Provided material ▸
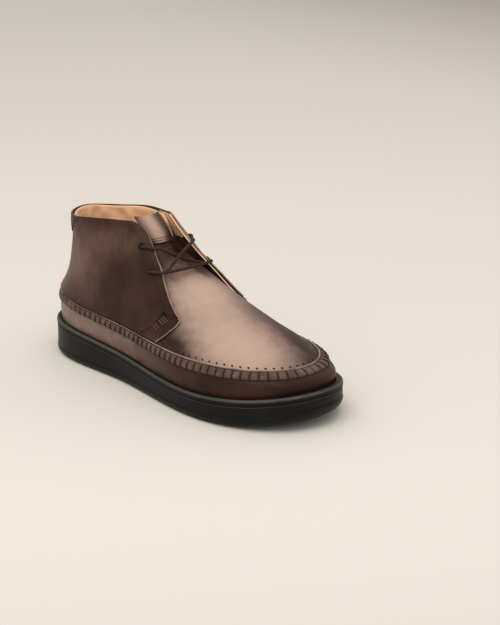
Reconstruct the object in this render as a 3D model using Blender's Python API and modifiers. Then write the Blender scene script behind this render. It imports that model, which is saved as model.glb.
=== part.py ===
"""A moc-toe chukka boot for the right foot, standing empty on a rubber cupsole.

The toe points along +X, the outer side of the foot is -Y, and the floor is z = 0.
The last is a table of rings, from the cup floor up to the collar. Each ring is a closed
outline worked out from the last's length, its widths and the shaft's height. A place on the
last is (around, ring): around runs from the heel's back at 0, over the outer side, to the
toe at 0.5, and back over the inner side to 1.
"""

import math

import bmesh
import bpy
import numpy as np
from mathutils import Vector

# Driving sizes, in metres
LAST_LENGTH = 0.2975
BALL_WIDTH = 0.105
HEEL_WIDTH = 0.0766
SHAFT_HEIGHT = 0.0965

# Heights of the cupsole's rim above the floor, from the back to the toe's tip
RIM_AT_BACK = 0.0305
RIM_AT_HEEL = 0.0305
RIM_AT_WAIST = 0.025
RIM_AT_BALL = 0.0215
RIM_AT_TIP = 0.032

# Walls, seams and running clearances
UPPER_WALL = 0.0019
QUARTER_WALL = 0.0019
TONGUE_WALL = 0.0016
PULL_TAB_WALL = 0.0014
GAP = 0.00035
SEAM_RAISE = 0.0014
RIDGE_RAISE = 0.0013
MARGIN = 0.009

# Cupsole
CUP_DEPTH = 0.0093
RIM_WIDTH = 0.0026
RIM_BAND = 0.0064
GROOVE_WIDTH = 0.0012
GROOVE_DEPTH = 0.0008
SIDE_FLARE = 0.0014
FOOT_BEVEL = 0.0034
TOE_BUMPER = 0.0024
TOE_SPRING = 0.008
SPRING_START = 0.756

# Insole, pull tab, lace and its holes
INSOLE_THICKNESS = 0.0045
PULL_TAB_WIDTH = 0.0832
LACE_DIAMETER = 0.0026
LACE_CLEARANCE = 0.0006
EYELET_HOLE = 0.0046
BACK_SEAM = 0.0005

AROUND_STEPS = 64
INSOLE_STEPS = 40

# Where the outline's half widths are given, as shares of each ring's own length
STATIONS = (0.14, 0.40, 0.70)

# Rings of the last. Lengths along the foot and end radii are shares of LAST_LENGTH. The heel's
# half width is a share of HEEL_WIDTH, and the waist's, the ball's and the lean towards the
# inner side are shares of BALL_WIDTH. Heights above the rim are shares of SHAFT_HEIGHT.
RING_COLUMNS = (
    "back", "front", "back_round", "front_round", "heel", "waist", "ball", "lean",
    "z_back", "z_heel", "z_waist", "z_ball", "z_front",
)
RINGS = (
    # cup floor
    (0.006, 0.994, 0.118, 0.142, 0.474, 0.368, 0.503, 0.0, -0.093, -0.093, -0.093, -0.093, -0.093),
    # feather edge, level with the rim
    (0.003, 1.000, 0.121, 0.145, 0.487, 0.372, 0.514, 0.0, 0.0, 0.0, 0.0, 0.0, 0.0),
    # middle of the side wall
    (0.003, 0.993, 0.118, 0.145, 0.500, 0.379, 0.520, 0.0, 0.127, 0.119, 0.114, 0.114, 0.073),
    # apron seam
    (0.012, 0.946, 0.111, 0.139, 0.494, 0.365, 0.484, 0.0, 0.270, 0.235, 0.234, 0.244, 0.124),
    (0.031, 0.892, 0.104, 0.114, 0.437, 0.333, 0.393, 0.0, 0.378, 0.337, 0.356, 0.358, 0.218),
    (0.050, 0.800, 0.098, 0.098, 0.392, 0.303, 0.310, 0.004, 0.513, 0.477, 0.508, 0.482, 0.344),
    (0.060, 0.687, 0.091, 0.091, 0.363, 0.284, 0.262, 0.007, 0.648, 0.627, 0.663, 0.632, 0.518),
    (0.066, 0.578, 0.088, 0.084, 0.335, 0.280, 0.238, 0.012, 0.782, 0.777, 0.812, 0.782, 0.699),
    (0.067, 0.481, 0.085, 0.077, 0.322, 0.279, 0.233, 0.014, 0.896, 0.892, 0.938, 0.927, 0.850),
    # collar
    (0.064, 0.408, 0.075, 0.074, 0.290, 0.280, 0.229, 0.015, 0.988, 0.974, 1.067, 1.130, 1.020),
)
FEATHER_RING = 1
COLLAR_RING = 9

# The last's centre line bends to the inner side: places are shares of LAST_LENGTH, and
# bends are shares of BALL_WIDTH.
BEND_PLACES = (0.0, 0.353, 0.672, 1.01)
BENDS = (0.0, -0.0235, 0.017, 0.070)

# The instep under the facings lies behind and below the last's rings. The shifts are shares of
# LAST_LENGTH backwards and of SHAFT_HEIGHT downwards, at a ring number.
THROAT_COLUMNS = ("ring", "backwards", "down")
THROAT = (
    (5.0, 0.0, 0.0),
    (6.0, 0.009, 0.026),
    (6.5, 0.024, 0.047),
    (7.0, 0.040, 0.088),
    (7.5, 0.044, 0.114),
    (8.0, 0.035, 0.109),
    (8.5, 0.031, 0.078),
    (9.0, 0.052, 0.0),
)
THROAT_FLAT = 0.06
THROAT_REACH = 0.17

# Side wall, seam band and ridge as steps of the upper's outer face: ring number, then shares
# of SEAM_RAISE and of RIDGE_RAISE
WALL_COLUMNS = ("ring", "seam", "ridge")
WALL_STEPS = (
    (1.0, 0.0, 0.0),
    (1.45, 0.0, 0.0),
    (1.95, 0.0, 0.0),
    (2.44, 0.0, 0.0),
    (2.48, 0.75, 0.0),
    (2.70, 1.0, 0.0),
    (2.92, 0.75, 0.0),
    (2.97, 0.0, 1.0),
    (3.04, 0.0, 1.0),
    (3.07, 0.0, 0.0),
)
# Rings of the upper above the seam, as shares of the way up to its top edge
UPPER_ROWS = (0.075, 0.17, 0.29, 0.39, 0.50, 0.62, 0.72, 0.80, 0.89, 0.96, 1.0)
INNER_ROWS = (1.4, 2.0, 2.7, 3.4)
UPPER_TOP = 8.93
THROAT_TOP = 8.58
THROAT_TOP_FROM = 0.105
THROAT_TOP_TO = 0.160

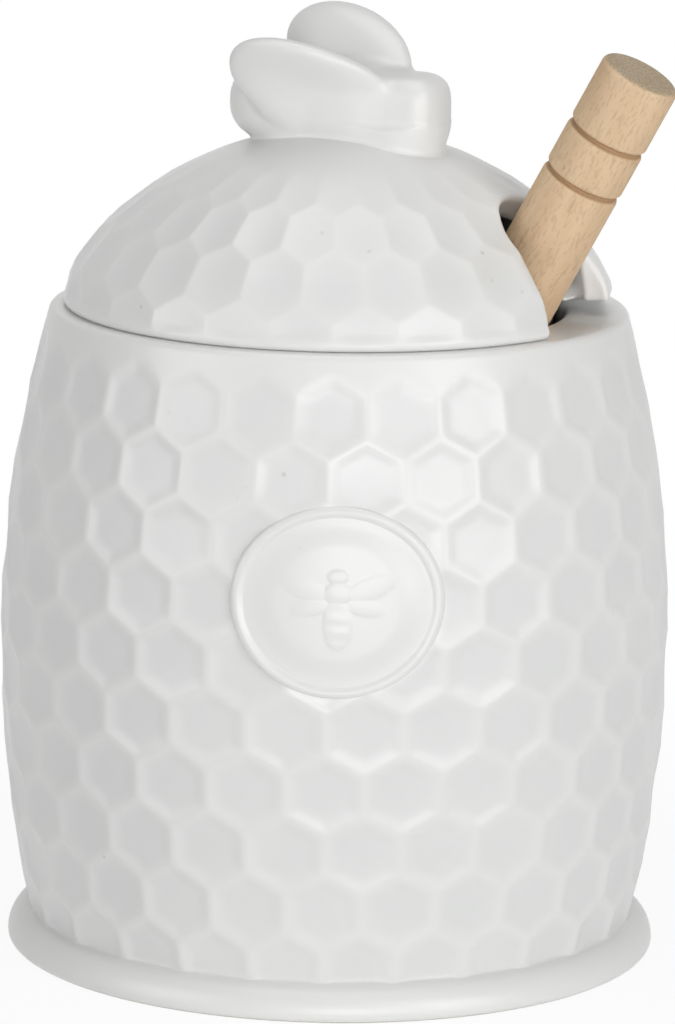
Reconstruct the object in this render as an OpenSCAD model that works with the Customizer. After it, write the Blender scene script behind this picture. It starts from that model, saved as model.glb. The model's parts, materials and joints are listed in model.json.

What to produce ▸ Starting at the first line of the material above, reproduce each line exactly up to and including the line with "a rubber cupsole.".

Full output ▸
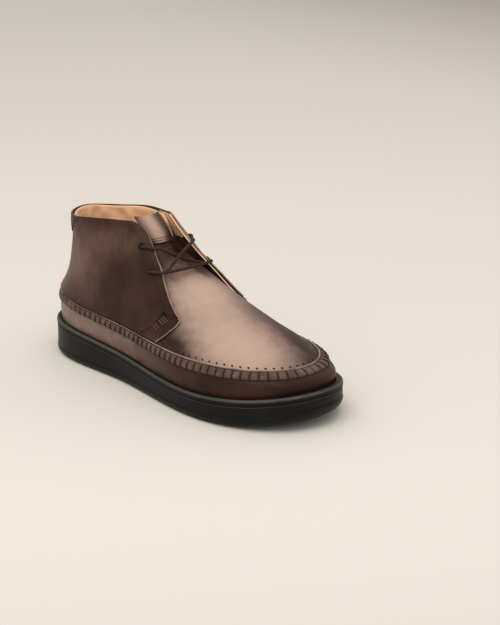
Reconstruct the object in this render as a 3D model using Blender's Python API and modifiers. Then write the Blender scene script behind this render. It imports that model, which is saved as model.glb.
=== part.py ===
"""A moc-toe chukka boot for the right foot, standing empty on a rubber cupsole.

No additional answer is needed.